All That Is Good And Beautiful.

‘...fairytales are true.’ He describes a way of looking, seeing right through reality to the truths beyond. He is one of the beyonders, those wise enough and willing enough to yearn to dwell tenderly in the metaphoric world.
~ Jay Griffiths on Italo Calvino.

Storytelling has long been a theme in my life, but it’s only in recent years that I have come to fully understand the importance and significance of stories in our lives. We tell our stories to one another, and on some deep level we understand things more profoundly, it’s how we make sense of the world. It’s how we are changing the world. It has become more and more clear to me just how powerful it can be. In sharing our stories with one another, in the act of Telling, we gain insights into our own understanding of the world, and so does the listener. It helps to dismantle the old story, making room for the new one.

Springtime in Wicklow.
A couple of  weeks ago I found myself thinking a great deal about that big theme in our stories, Love. I was thinking about just how essential it is in our roles as adults, how important it is as a ground zero for any and all things we may ever share with our children. The power it has to give meaning to something is not to be overlooked. I understand, of course, that it is a very fundamental need in us as humans, to need a meaning for things, and children know this and trust this instinct because it comes from themselves. And when they trust themselves, their instinct is almost always Love.
We were lucky enough recently to spend a weekend in the company of Rob Greenfield who was in Ireland to start his European tour, which he kicked off with a talk in our lovely community here in Bray, Common Ground. I feel so grateful that my children have opportunities like this to meet and talk to people like Rob and see the difference one person can make, how our choices every day have an impact, and we have the power to choose, every day. It’s far more powerful than coming from mum or dad! Hearing about his adventures, and the challenges he has set himself, was so inspiring for them. They were amazed that it was as simple as me reaching out to him when I heard he would be in Ireland, and the next thing he is sitting at our table, breaking bread with us, and speaking with such honesty and authenticity about his life and his ideas. I know the 13 year old and his friend were particularly inspired, and came away with new eyes for the world.

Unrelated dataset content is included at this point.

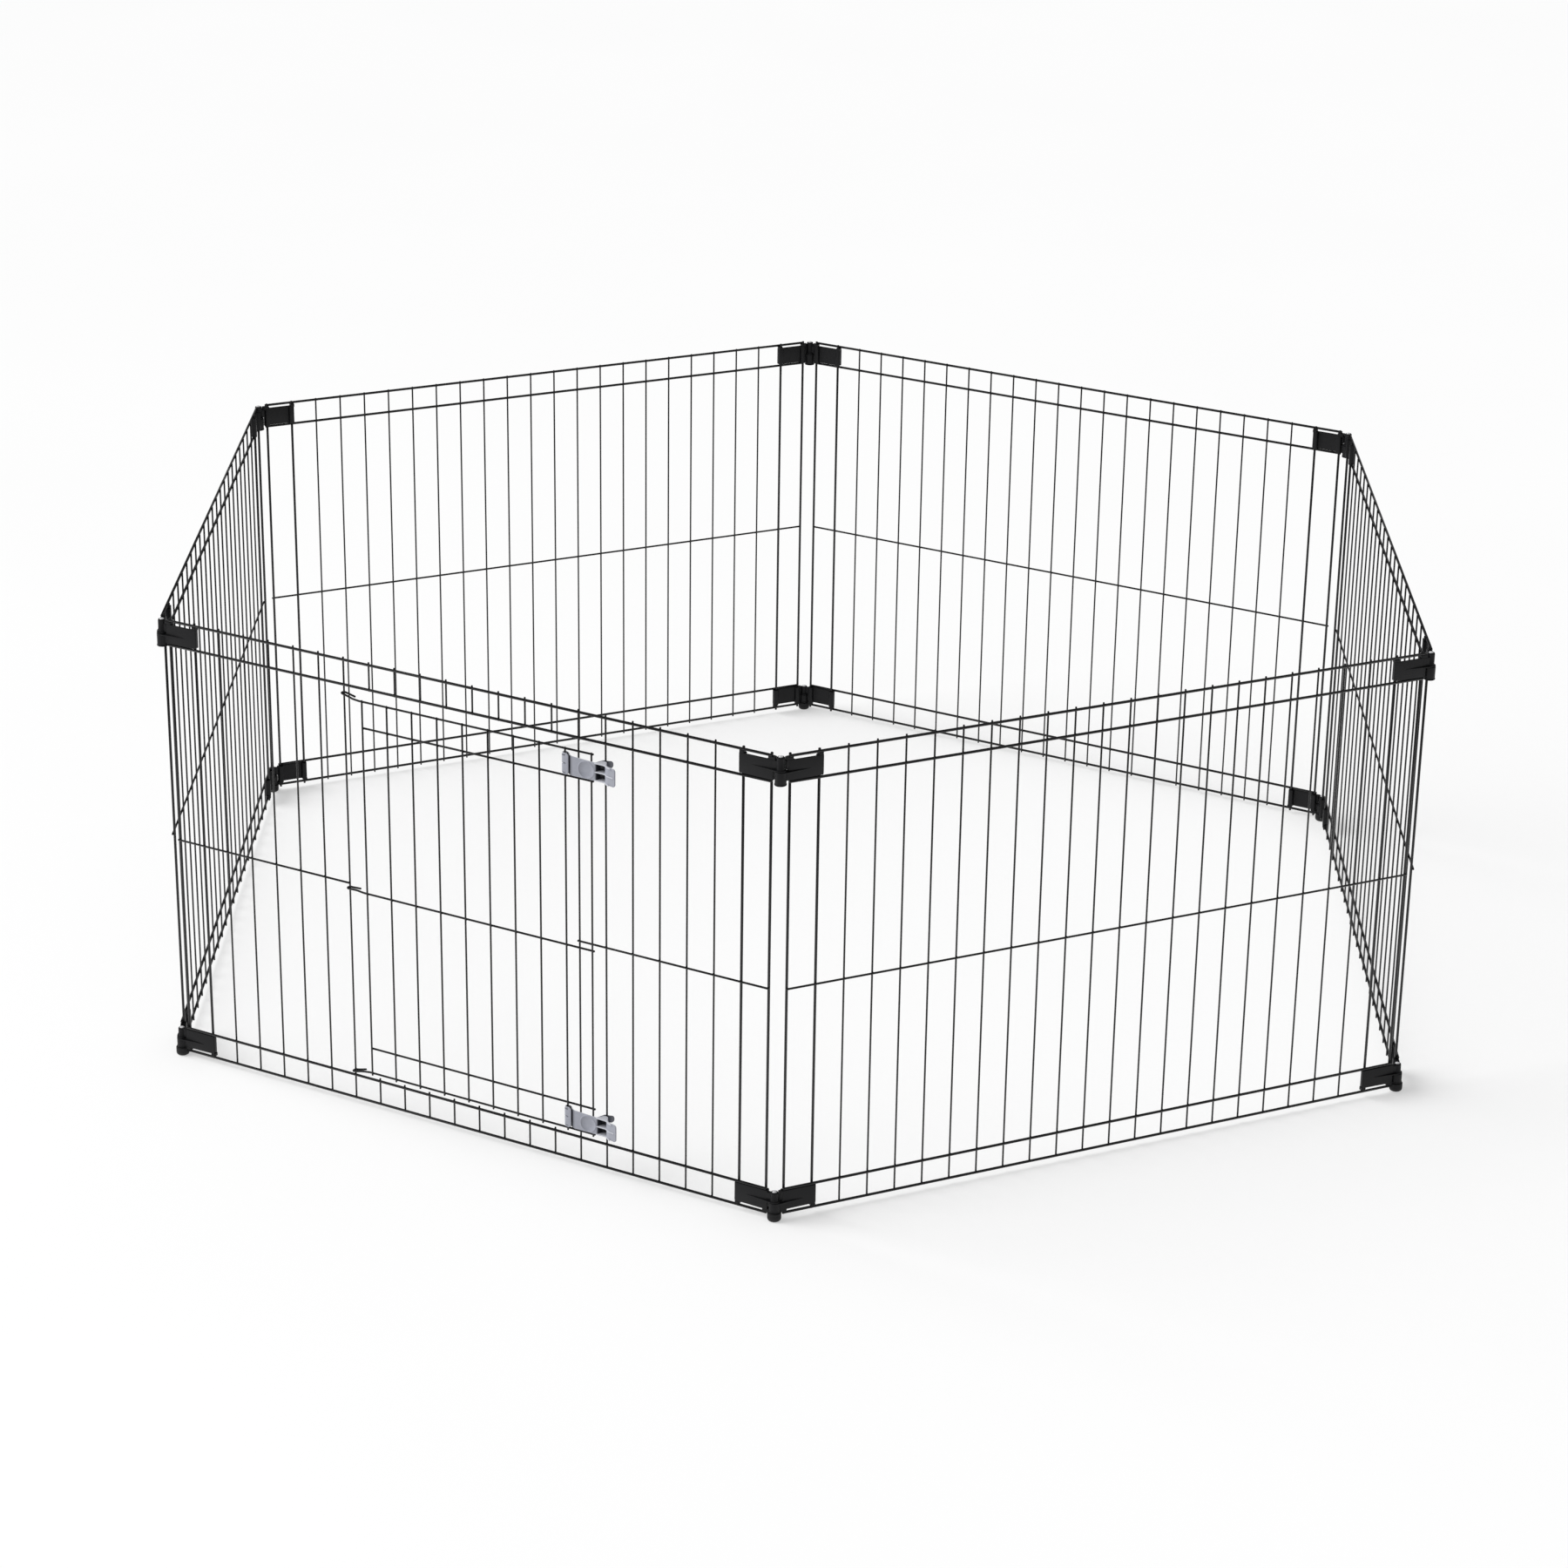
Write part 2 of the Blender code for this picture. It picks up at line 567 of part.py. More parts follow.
def build():
    for thing in list(bpy.data.objects):
        bpy.data.objects.remove(thing)
    parts = bpy.data.collections.new("pet_playpen")
    bpy.context.scene.collection.children.link(parts)

    wire_black = material("black_powder_coat", BLACK_WIRE)
    plastic_black = material("black_plastic", BLACK_PLASTIC)
    plastic_grey = material("grey_plastic", GREY_PLASTIC)
    steel = material("dark_steel", DARK_STEEL)
    rubber = material("black_rubber", BLACK_RUBBER)

    plain = plain_panel_wires()
    brackets = {(s, v): bracket(s, v) for s in ("left", "right") for v in ("top", "bottom")}
    pins = {level: pin(level) for level in ("top", "bottom")}
    foot_mesh = foot()

    headings, corners = corner_plan()
    frames = [
        Matrix.Translation(corner) @ Matrix.Rotation(radians(heading), 4, "Z")
        for corner, heading in zip(corners, headings)
    ]

    # Each moving panel hangs on an empty that stands on its joint's axis.
    root = link("playpen", None, parts)
    place(root, None, Matrix.Identity(4))
    pivots = {0: root}
    for panel, corner, carrier in ((1, 1, 0), (2, 2, 1), (3, 3, 2), (5, 0, 0), (4, 5, 5)):
        pivots[panel] = link(f"{PANELS[panel]}_panel_pivot", None, parts)
        turned_axes = Matrix.Rotation(radians(headings[panel]), 4, "Z")
        place(pivots[panel], pivots[carrier], Matrix.Translation(corners[corner]) @ turned_axes)

    def add(name, mesh, look, parent, world):
        thing = link(name, mesh, parts)
        if not mesh.materials:
            mesh.materials.append(look)
        place(thing, parent, world)
        return thing

    far_end = Matrix.Translation((PANEL_SPAN, 0.0, 0.0))
    for i, panel in enumerate(PANELS):
        label = f"{panel}_panel"
        if i:
            add(f"{label}_wires", plain, wire_black, pivots[i], frames[i])
        for level in ("top", "bottom"):
            for side, world in (("left", frames[i]), ("right", frames[i] @ far_end)):
                mesh = brackets[side, level]
                add(f"{label}_bracket_{side}_{level}", mesh, plastic_black, pivots[i], world)
            add(f"{CORNERS[i]}_corner_pin_{level}", pins[level], steel, pivots[i], frames[i])
        add(f"{CORNERS[i]}_corner_foot", foot_mesh, rubber, pivots[i], frames[i])

    # The doorway's surround is four solids, so that each collides as a flat grille.
    for side in ("left", "right"):
        add(f"front_panel_wires_{side}", beside_doorway(side), wire_black, root, frames[0])
    for level in ("lintel", "sill"):
        add(f"doorway_{level}_wires", doorway_band(level), wire_black, root, frames[0])

    hinge = Matrix.Translation((upright_x(JAMB_HINGE), JAMB_Y, 0.0))
    door_pivot = link("door_pivot", None, parts)
    place(door_pivot, root, frames[0] @ hinge)
    add("door_wires", door_wires(), wire_black, door_pivot, frames[0])
    for level in ("top", "bottom"):
        axis = Matrix.Translation((door_x(LATCH_UPRIGHT), LATCH_Y, 0.0))
        latch_pivot = link(f"latch_{level}_pivot", None, parts)
        place(latch_pivot, door_pivot, frames[0] @ axis)
        add(f"latch_{level}", latch(level), plastic_grey, latch_pivot, frames[0])
        add(f"latch_jaw_{level}", latch_jaw(level), plastic_grey, latch_pivot, frames[0])


build()
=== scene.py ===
"""A folding pet playpen: six welded wire panels, moulded corner hinges, a door and two latches."""

from math import pi, radians

import bpy
import numpy as np
from mathutils import Matrix, Vector


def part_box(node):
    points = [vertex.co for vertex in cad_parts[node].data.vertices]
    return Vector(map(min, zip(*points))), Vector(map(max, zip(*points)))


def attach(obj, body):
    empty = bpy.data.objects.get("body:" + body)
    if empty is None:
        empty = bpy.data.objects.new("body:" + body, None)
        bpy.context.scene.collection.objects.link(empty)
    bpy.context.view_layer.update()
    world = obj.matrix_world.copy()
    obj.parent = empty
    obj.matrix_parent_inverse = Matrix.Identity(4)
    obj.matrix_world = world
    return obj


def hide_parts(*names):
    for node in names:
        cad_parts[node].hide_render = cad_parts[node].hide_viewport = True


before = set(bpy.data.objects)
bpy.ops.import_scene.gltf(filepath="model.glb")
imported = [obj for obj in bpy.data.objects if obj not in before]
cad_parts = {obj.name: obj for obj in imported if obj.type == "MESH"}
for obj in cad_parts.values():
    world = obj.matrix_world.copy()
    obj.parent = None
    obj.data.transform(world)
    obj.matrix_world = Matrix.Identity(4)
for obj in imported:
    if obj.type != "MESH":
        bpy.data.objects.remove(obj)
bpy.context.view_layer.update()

MM = 0.001
PANELS = ("front", "front_right", "back_right", "back", "back_left", "front_left")
CORNERS = ("front_left", "front_right", "right", "back_right", "back_left", "left")
SPLIT_WIRES = (
    "front_panel_wires_left",
    "front_panel_wires_right",
    "doorway_lintel_wires",
    "doorway_sill_wires",
)


# ---------------------------------------------------------------- places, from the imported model


def middle_of(node):
    """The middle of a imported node's box."""
    low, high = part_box(node)
    return (np.array(low) + np.array(high)) / 2


def edge_of(node, side, axis):
    """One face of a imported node's box: side 0 is the low one and 1 the high one."""
    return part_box(node)[side]["xyz".index(axis)]


HINGES = np.array([middle_of(f"{corner}_corner_pin_top") * (1, 1, 0) for corner in CORNERS])
ALONG = np.roll(HINGES, -1, 0) - HINGES
SPAN = float(np.linalg.norm(ALONG[0]))
ALONG = ALONG / np.linalg.norm(ALONG, axis=1, keepdims=True)
INWARD = np.cross((0.0, 0.0, 1.0), ALONG)

BAYS = 23
HINGE_REACH = 12.5 * MM  # from a hinge axis to the first upright
PITCH = (SPAN - 2 * HINGE_REACH) / BAYS
WIRE_TIP = 3.0 * MM  # an upright stands this far past the outermost rails
BAND = 33.0 * MM
WIRES_LOW = edge_of("back_panel_wires", 0, "z")
WIRES_HIGH = edge_of("back_panel_wires", 1, "z")
RAIL_BOTTOM = WIRES_LOW + WIRE_TIP
RAIL_TOP = WIRES_HIGH - WIRE_TIP
RAIL_LOW = RAIL_BOTTOM + BAND
RAIL_HIGH = RAIL_TOP - BAND
MIDDLE = RAIL_BOTTOM + 305.5 * MM

THICK = 1.75 * MM  # wire radii
THIN = 1.2 * MM
MEDIUM = 1.35 * MM
RAIL_Y = -1.5 * MM
INNER_RAIL_Y = -1.9 * MM
MIDDLE_Y = -1.545 * MM
THICK_Y = 0.952 * MM
THIN_Y = 0.864 * MM
JAMB_Y = 0.464 * MM
RAIL_END = 2.1 * MM

JAMB_HINGE = 7
JAMB_LATCH = 16
DOOR_UPRIGHTS = 10
DOOR_PITCHES = np.linspace(7.83, 16.60, DOOR_UPRIGHTS)
DOOR_Y = -5.6 * MM
DOOR_INNER_Y = -5.2 * MM
DOOR_THIN_Y = -7.609 * MM
DOOR_END_Y = -7.209 * MM
DOOR_TIP = 2.6 * MM
DOOR_TOP = RAIL_HIGH - 16.0 * MM
DOOR_BOTTOM = RAIL_LOW + 11.4 * MM
DOOR_BAND = 35.5 * MM
DOOR_MIDDLE = MIDDLE - 7.0 * MM
CATCH = HINGE_REACH + 17 * PITCH


def upright_x(index):
    """How far along its panel an upright stands, counted from the left."""
    return HINGE_REACH + PITCH * np.asarray(index, float)


def in_panel(points, panel):
    """Carries points from a panel's own axes (along it, inward, up) into the pen."""
    points = np.asarray(points, float)
    axes = np.stack([ALONG[panel], INWARD[panel], (0.0, 0.0, 1.0)])
    return HINGES[panel] + points @ axes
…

Rob Greenfield talking at Common Ground.

Rob spoke about the world as it is today, he spoke about how we all have choices, every day, and the impact those choices have. He told stories of just how far he discovered we need to go in order to truly address the brokenness of what we are living with. But he told all of these stories with such love and warmth, and without judgement, that we were left feeling inspired rather than guilty and overwhelmed.  As Rob spoke to the room that Sunday in Common Ground, I couldn’t help but be aware of the love and openness his message was both given and received with. Everyone was there to be inspired, and honestly, it’s the biggest attendance we have had for an event to date. From start to finish, the generosity that was shown was incredible and heartening. From members getting stuck in to our annual spring clean Meitheil work party (nothing like an incentive to put a date on it!) on the Friday and Saturday, to those who helped organise the room on the day, the dishwashers, the techie people, the food bringers, and those who donated to Rob’s non-profit charity fund, and of course to Rob himself in so many ways.

Chatting with Rob in our lovely reclaimed forest garden at Common Ground,

We had a community pot luck dinner after, and as always there was enough food to feed everyone, and a chance for people to meet one another, to have conversations, to share ideas and information about different things that are happening in their area, because that is what it is all about - sharing - an expression of love and openness and authenticity - something that can be hard to find in so many walks of life, but often for teenagers and young adults in particular.

Early morning in the mountains.

And there is the kernel of my thoughts and mullings and ruminations these last couple of days: now more than ever, the importance of those three things, love, openness and authenticity in how we communicate with our children, and by ‘our’ I mean the children of our time, whether they belong to us or not. It’s a scary time we live in, especially for those who are coming of age right now, and we need to instill a sense of hope and power in them. This might seem obvious to most of us, but are we actually expressing that to them on a daily basis?
And what about the idea of connectivity? When it comes to ‘the world today’, and the endless list of imminent crisis’ that always seem to be inescapably looming,  it’s too easy to go down the road of 'us and them', to feel overwhelmed, and to ignore the simple Truth that we are all part of the same organism.

Team work!

There’s an important distinction between fighting for the sake of the fight (our own), and fighting for something bigger than ourselves. One is reactive, the other proactive. And  in both we have a responsibility.
It was so good to see love, openness and authenticity in action in Common Ground on that day. Everyone listening, rapt, drinking it in - the bigger ‘fight’ that does not need to be a fight, but Doing! Here is someone Doing, and we can all Do, we Do every day, but doing it with awareness and intention is what is important. There was a very clear coming together in the room that day, everyone there already Doing in their own way, and even though I am used to this because that is the very essence of Common Ground, it draws in people already there or looking for it, through my experience of the other hat I wear, the school one, I am reminded daily of the need to create a space for our younger folk to talk about these issues, to discover what they already know but cannot name.

Rewilding.

Throughout the journey away from traditional schooling that we’ve been on these last few years, I have become so aware of the challenge facing today's children, and their parents, and just how important it is that they are supported and listened to, and not given up on. It’s not enough to wait until they grow up and ‘cop on`. We owe ourselves the honour of being the best guides and mentors we can be, the Elders they so deserve, in order to ensure that when the time comes they can take the reigns with confidence and surety, and bring this new story to the next chapter.

They are the Beyonders, willing to dwell in the metaphoric world, to learn from the stories, from our mistakes.

They just need us to trust them so they learn to trust themselves.